The government has a commitment to develop 5% share of energy through development of renewable energy sources by this year; and 10% by 2020. Solar energy development has been a great success story in rural development. However, the challenge is to reach up to the target of renewable on the mentioned time frame. In order to reach the target, there is a need of development programmes in cities where development of solar energy needs a big push from government, financial institutions, donor aided funding. The policy tool feed-in-tariff (FITs) is yet to come into force although the draft document has been done so far. Since it was supposed to come into force this June hope still remains that we will see the gazette notification soon.
Feed-in-tariff (FITs) has been a proven policy tool to develop renewable energy both in developed and developing countries. FITs is indeed a policy mechanism, which is specifically designed to accelerate investment in renewable energy technologies by providing them a fee or tariff above the retail rate of electricity. It helps to encourage the use of new renewable energy technologies often from low carbon sources: such as wind power, biomass, hydro-power, geothermal power, tidal power and solar photo voltaic. Also, highlighting that technology such as wind power, for instance, are awarded a lower KHW price, while solar and tidal power are offered a higher price. Thus FIT helps by offering a higher price rather than paying equal amount in market rate. Reflecting the cost higher at the moment. It also provides an offer for long term contracts to green renewable energy producers typically based on the cost of each technology. The contract for majority of sources is usually 20 years, while for solar, it is 25 years. Therefore, the goal of FITs to allow reasonable tariff for different sources of green renewable at different levels of operations. Although generally speaking without considering sustainability for economy and environment these sources are costlier than that of the traditional carbon based or other risky nuclear sources; nonetheless this green technology builds up economy increasing small entrepreneurs and employment, increasing electricity, helps environment and helps to offset carbon thus helps in climate change challenges mitigation.

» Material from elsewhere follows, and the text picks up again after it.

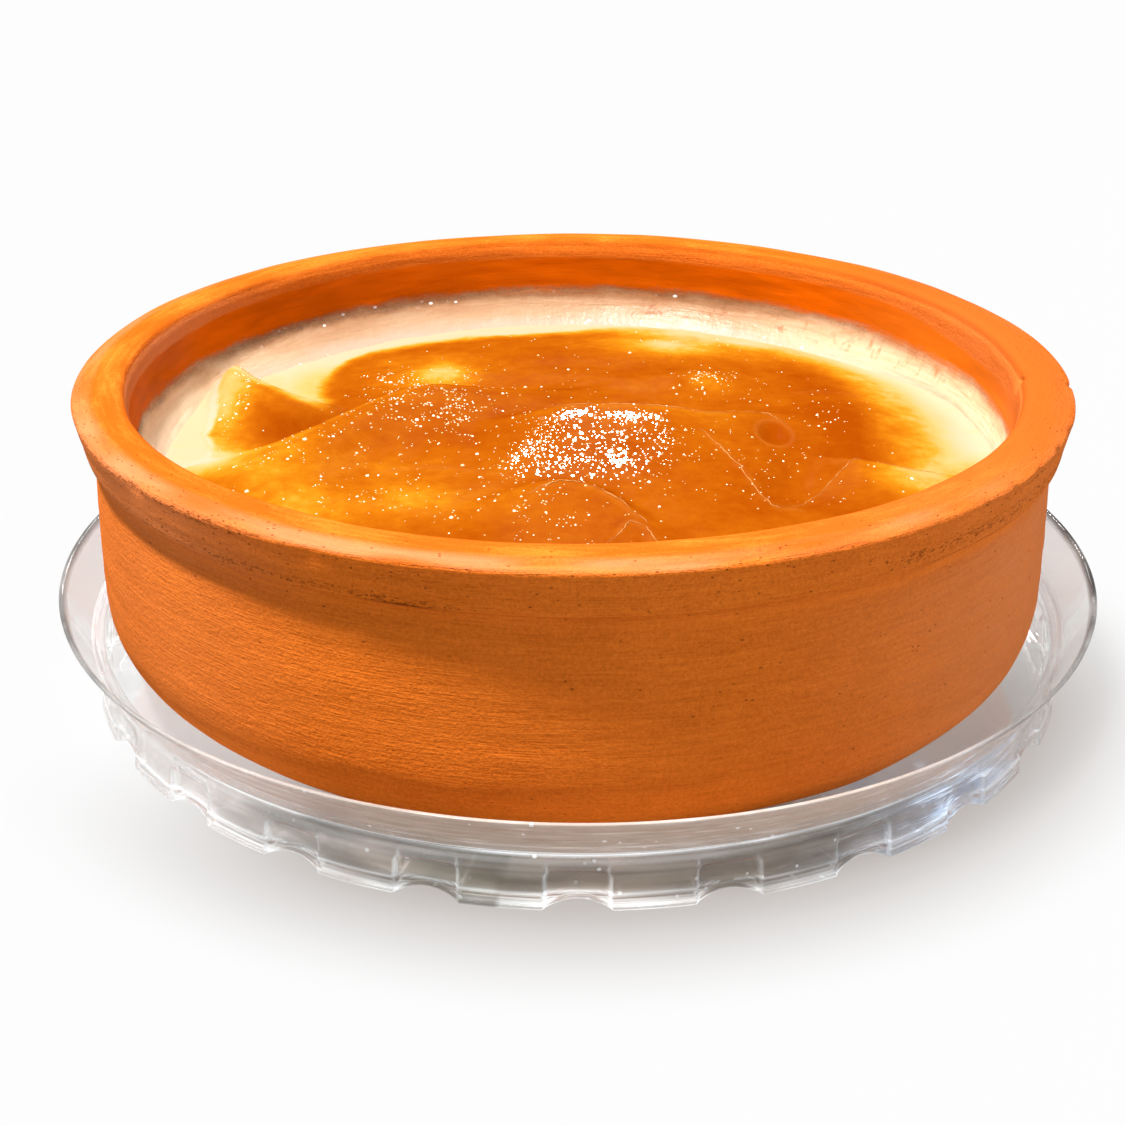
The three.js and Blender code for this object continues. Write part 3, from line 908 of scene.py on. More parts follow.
def bowl_relief(angle, radius, height, along):
    """How far the clay stands off its true outline: slow waves round it and up it, fine throwing
    rings, and knocks out of the rim's edges."""
    turn = angle / (2 * math.pi)
    waves = 0.08 * clouds(turn * 32, along / 7, 1.0, 3, 32)
    rings = 0.045 * clouds(turn * 16, along / 1.6, 1.0, 4, 16)
    grooves = 0.03 * clouds(turn * 64, along / 0.9, 1.0, 5, 64)
    relief = waves + (rings + grooves) * smooth(radius, 40, 46)
    on_rim = smooth(height, NECK_Z, NECK_Z + 2)
    for degrees, place, length, width, depth in KNOCKS:
        off = (angle - math.radians(degrees) + math.pi) % (2 * math.pi) - math.pi
        knock = np.exp(-((off * RIM_R / length) ** 2) - ((radius - place) / width) ** 2)
        knock = knock * np.exp(-((height - RIM_Z + 0.2) / 1.2) ** 2)
        relief = relief - depth * knock * on_rim * (1 + 0.5 * clouds(off * RIM_R, along, 0.5, 6))
    return relief


# Crumbly stretches of the band: from and to in degrees, height, half-height, strength.
CRUMBLY = (
    (-178, -118, 37.2, 0.55, 1.0),
    (-172, -100, 33.2, 0.6, 0.75),
    (-112, -96, 32.8, 0.35, 1.2),
    (-62, -12, 34.2, 1.0, 0.9),
    (-48, -8, 36.7, 0.5, 0.6),
    (-20, -2, 35.3, 1.6, 0.7),
)
# Stretches of the band's lower edge where a crack is painted as a dark line with its shade: from and to in
# degrees, strength.
CRACK_SHADE_STRETCHES = (
    (-115, -97, 0.8),
    (-62, -10, 0.45),
)


def clay_zones(angle, radius, height):
    """Where the clay is crumbly, where a crack with its shade is painted, where it is the rim's flat top,
    where pale dust with painted sheen lies on it and where painted light makes its glaze lighter: each is
    0 to about 1 and fades at its ends."""
    degrees = np.degrees((angle + math.pi) % (2 * math.pi) - math.pi)
    outside = radius > CROWN_R

    def stretch(low, high):
        return smooth(degrees, low, low + 8) * smooth(-degrees, -high, -high + 8)

    crumbly = sum(
        strength * stretch(low, high) * np.exp(-((height - middle) / half) ** 2) * outside
        for low, high, middle, half, strength in CRUMBLY
    )
    cracked = sum(strength * stretch(low, high) for low, high, strength in CRACK_SHADE_STRETCHES)
    top = smooth(height, RIM_Z - 0.4, RIM_Z)
    front_left = smooth(np.cos(angle + math.radians(130)), -0.1, 0.7)
    # Painted highlight: a pale sheen on the rim's outer shoulder, strongest at the front left.
    shoulder_sheen = smooth(radius, 57.2, 58.6) * top * (0.35 + 0.65 * front_left)
    patches = 0.5 + 0.5 * clouds(angle * 9, radius / 1.5, 1.0, 9)
    right = smooth(degrees, -75, -25) * smooth(-degrees, -60, 0)
    left = smooth(np.cos(angle + math.radians(168)), 0.55, 0.95)
    body = smooth(-height, -NECK_Z, -NECK_Z + 3)
    # Pale dust mixed with painted sheen on the right of the body and on the band at the left.
    body_dust_and_sheen = 0.5 * right + 0.17 * left
    band_dust_and_sheen = 0.2 * right + 0.5 * left * (1 - top)
    bloom = 0.8 * shoulder_sheen * patches + body * body_dust_and_sheen + band_dust_and_sheen * (1 - body)
    lit_glaze = 0.5 * smooth(np.cos(angle - math.radians(8)), 0.75, 0.98)
    return {
        "crumbly": crumbly,
        "cracked": cracked * outside,
        "top": top,
        "bloom": bloom * (1 - 0.6 * top * right),
        "ruddy": top * smooth(degrees, -62, -20) * smooth(-degrees, -75, -35),
        "lit_glaze": lit_glaze,
    }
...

Thailand has approved its FITs in 2006; while India in 2010, Uganda in 2011, China in 2011, Indonesia in 2012, The Philippines in 2012 (got approved in 2008 but implemented in 2012). They want fixed FITs regime for solar in India; otherwise solar project would lose its viability. Although having FITs in place, India has an auction system. India has reached a significant way forward (3000 MW) but still banking sector want reform in FITs by introducing fixed FITs regime with a 25-year contract. The Indian Prime minister also suggested a move from an auction based to a fixed FITs in recent years. The global experiences have suggested that 70% of the renewable projects have been sustainable. Fixed FITs therefore, helped countries of Europe and North America to accelerate the investment in renewable. Germany for example, almost reached 30% share from renewable is a landmark. Majority of these country put solar tariff 20 cent US or above in FITs. It is worth mentioning that Germany, through its innovative approach has seen successful growth of renewable, from 6% in 2000 to 30% in 2014; the global leader in developing renewable has turned itself into the first major renewable economy where wind power comprises 9.7%, Solar 6.2%, Biomass 10% and hydro 3.5%. In addition, large number of people have been employed in this sector. Briefly speaking in Germany, 1.5 million PV systems have been installed so far ranging from solar rooftop to solar park. Germany as of June 2015, generated 38,850 MW electricity from Solar alone which is ahead of China, Japan, Italy and U.S.A. Growth of Solar and other renewable in India is notably high. They have added 4089 MW in 2014-15 more than its targeted growth.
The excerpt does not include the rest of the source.